Since then, I’ve had a trickle of articles on Slashdot. Usually, they are just enough to keep me going, while being just uncertain enough that the novelty never wears off. It doesn’t hurt, either, that I receive a small bonus whenever one of my Datamation stories hits Slashdot.

My best month for Slashdot was September 2006 – but through no virtue of my own. That was a period when Linux.com had an employee whose job was to submit likely stories to sites like Slashdot and Digg. Still, that run of luck made me feel that I had arrived as a journalist.

A week later, when I attended my first high school reunion, I felt like I didn’t have to take apologize for what I’d been doing with my time. I had proof of my success, even if few non-geeks understood exactly what it meant.

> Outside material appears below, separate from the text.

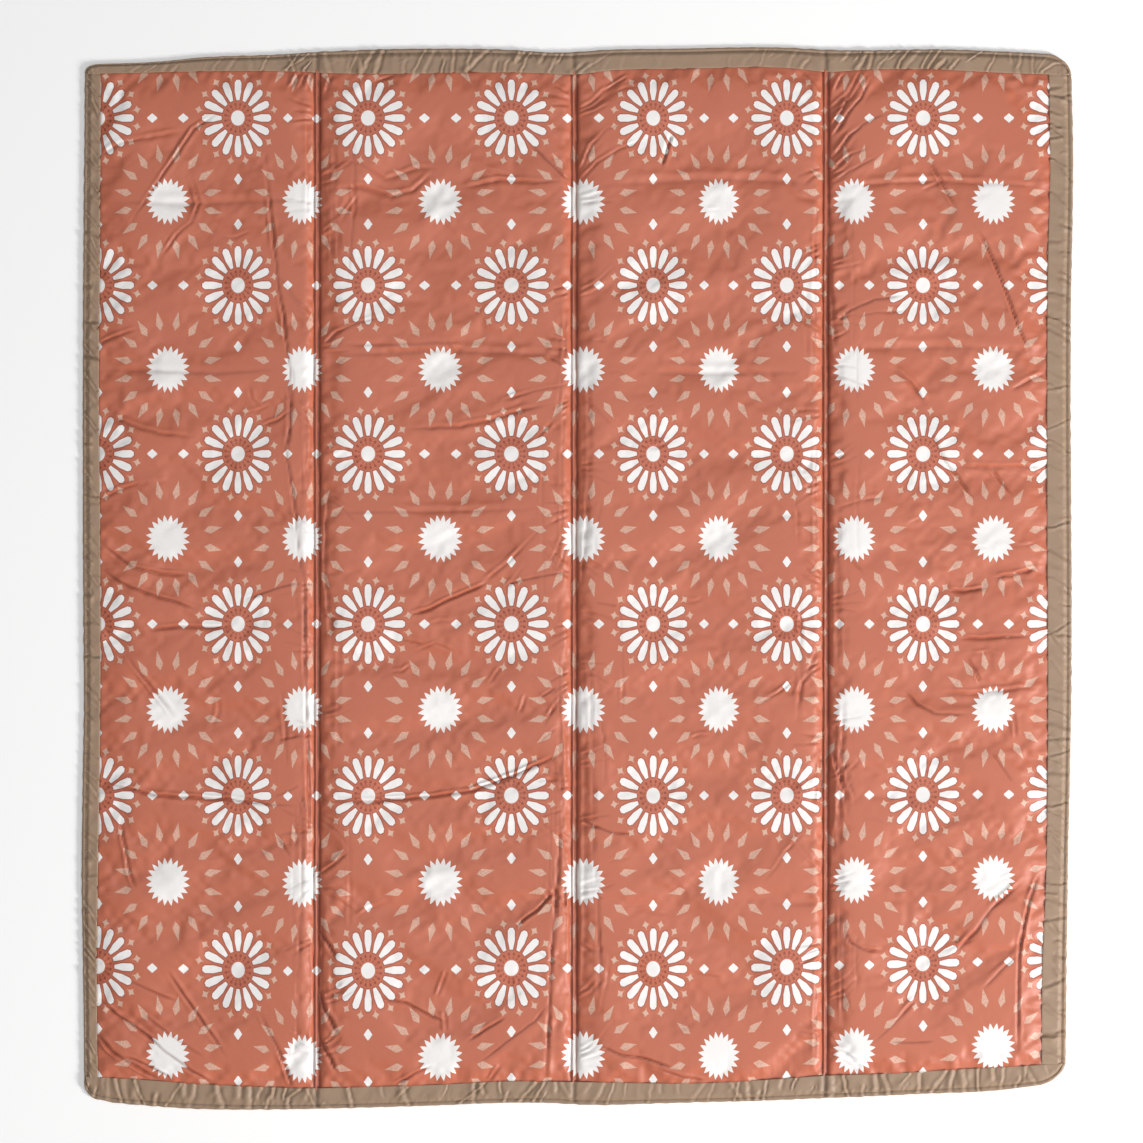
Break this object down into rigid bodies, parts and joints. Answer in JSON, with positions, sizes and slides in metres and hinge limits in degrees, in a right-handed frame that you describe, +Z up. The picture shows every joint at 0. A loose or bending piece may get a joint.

I’ve never equaled that tally, or come anywhere near it since. But I have seen links to my work on Slashdot on two successive New Years’ Eves – again, not because of anything I could boast about so much as the fact that the last days of the year are slow for news and I’m usually still laboring to meet my monthly quota then. Both times, I enjoyed a quiet moment of satisfaction.

Getting on Slashdot isn’t the only mark of success for someone who writes about free software. I’m pleased to get something on the front page of Digg, and, just this morning, my first article made Techdirt provoked a cry of triumph as I sat at my computer (much to the surprise of the parrot who was on my shoulder at the time). But, given Slashdot’s status in the sub-culture in which I work, I don’t suppose I’ll ever tire of this momentary mark of distinction – all the more so because, like everyone else, I’m never sure when it will arrive.